Rates of admission to transition care varied less, with the highest being South Australia (7.3 per 1,000 people) and the lowest the Northern Territory (4.9 per 1,000 people).
A bar chart shows the rate of admissions into permanent residential care, respite residential care, home care or transition care by 1,000 people in the aged care target population, by state and year. The overall rate of admissions into each care type was steady between 2007–08 and 2016–17, but varied between states.
Do people access aged care differently in different areas?
The rate at which older people enter aged care varies across Australia. The map below shows the rate of entries to aged care per 1,000 people in the target population (all people aged 65 years and over, and Aboriginal and Torres Strait Islander people aged 50–64 years) by Aged Care Planning Region (ACPR) or Primary Health Network (PHN).
The rate of admissions to permanent residential care is higher in urban areas of Australia, whereas the rates of admissions to home care are more evenly spread across the country.
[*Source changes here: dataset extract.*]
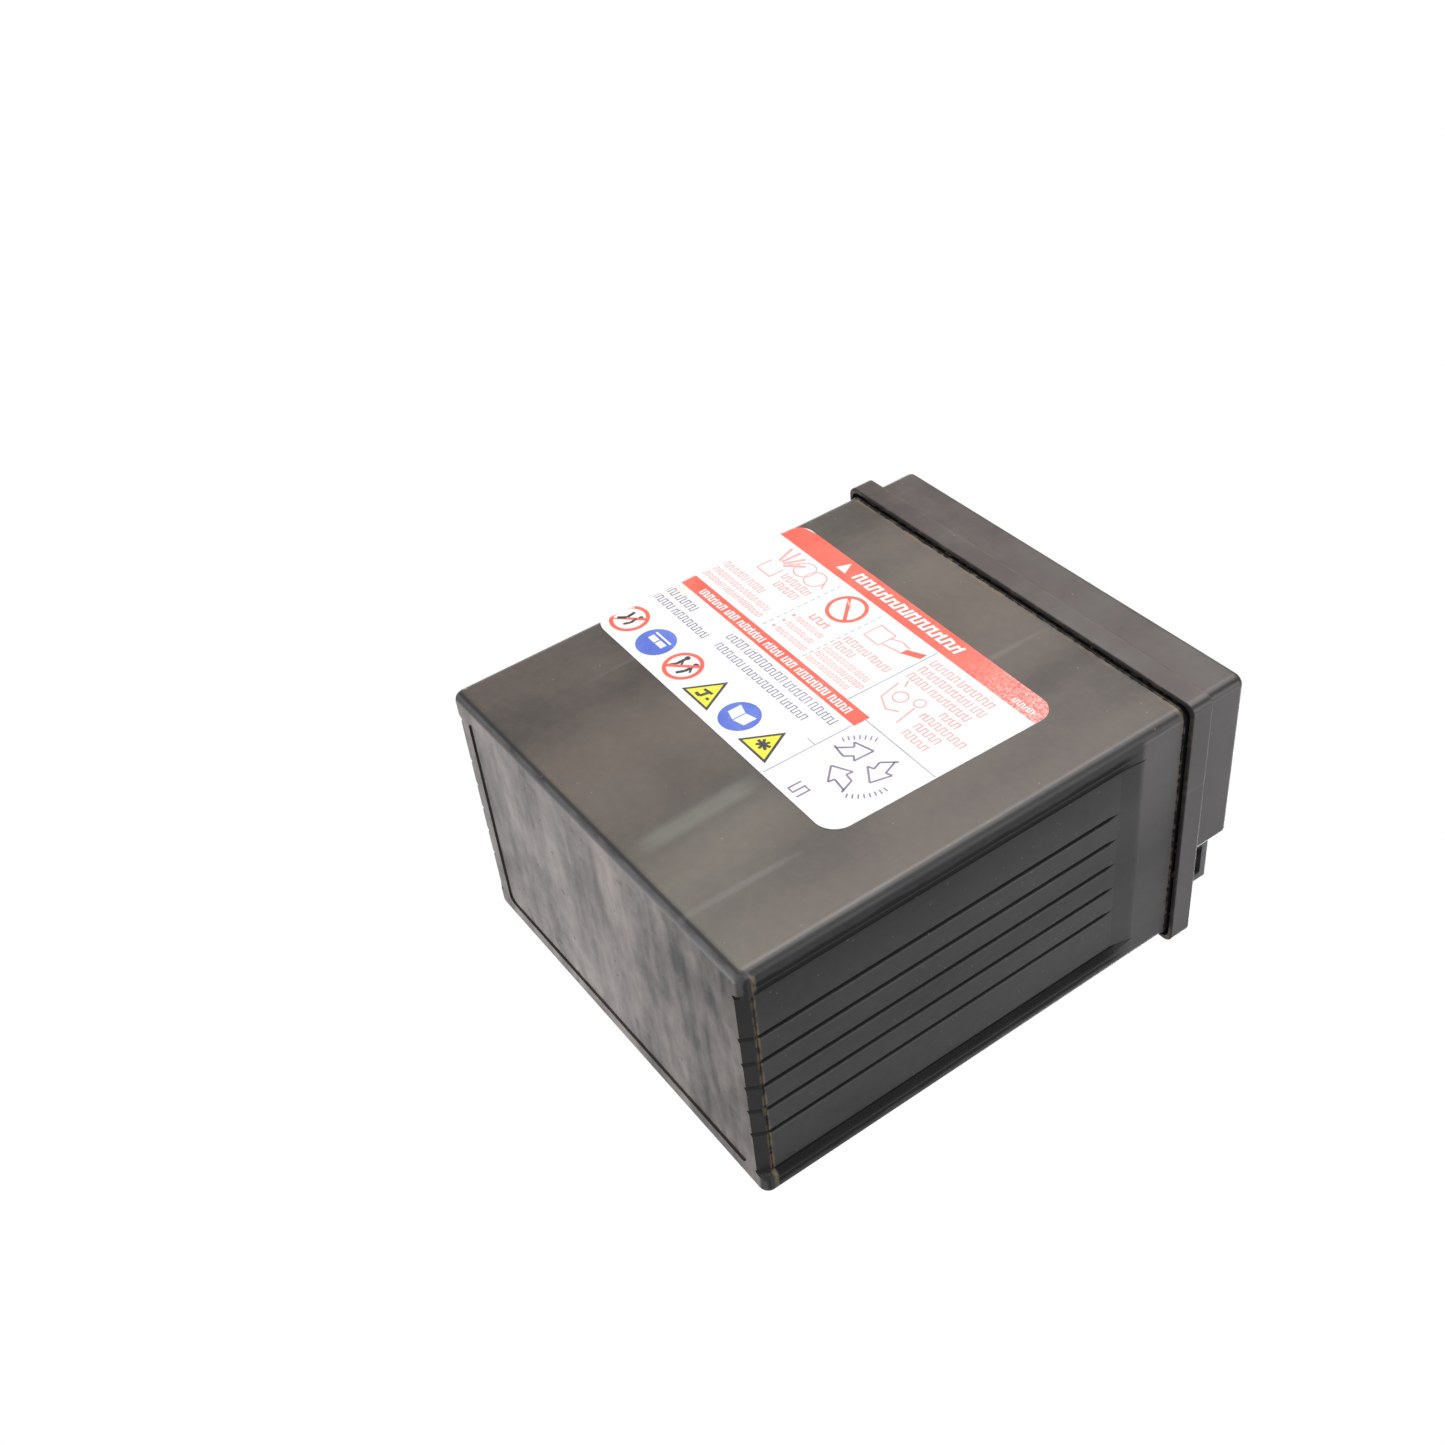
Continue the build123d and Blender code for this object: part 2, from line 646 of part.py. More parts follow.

Admissions of younger people into aged care occur at higher rates in rural and regional areas of Australia. With increasing age, the rate of admissions becomes higher in more urban areas.
The number of admissions of Aboriginal and Torres Strait Islander people per 1,000 of the target population is higher in the north and west of Australia.
Admissions of people who prefer to speak languages other than English and who were born in non-English speaking countries are generally more prevalent in urban areas. However, some remote regions also have high rates of admissions of people who speak languages other than English.
A map of Australia shows the rate of admissions into permanent residential care or home care for 2016–17 per 1,000 people in the aged care target population. The map allows the user to filter the data by characteristics such as level of geography, aged care service type, age group, sex, Indigenous status, preferred language and country of birth.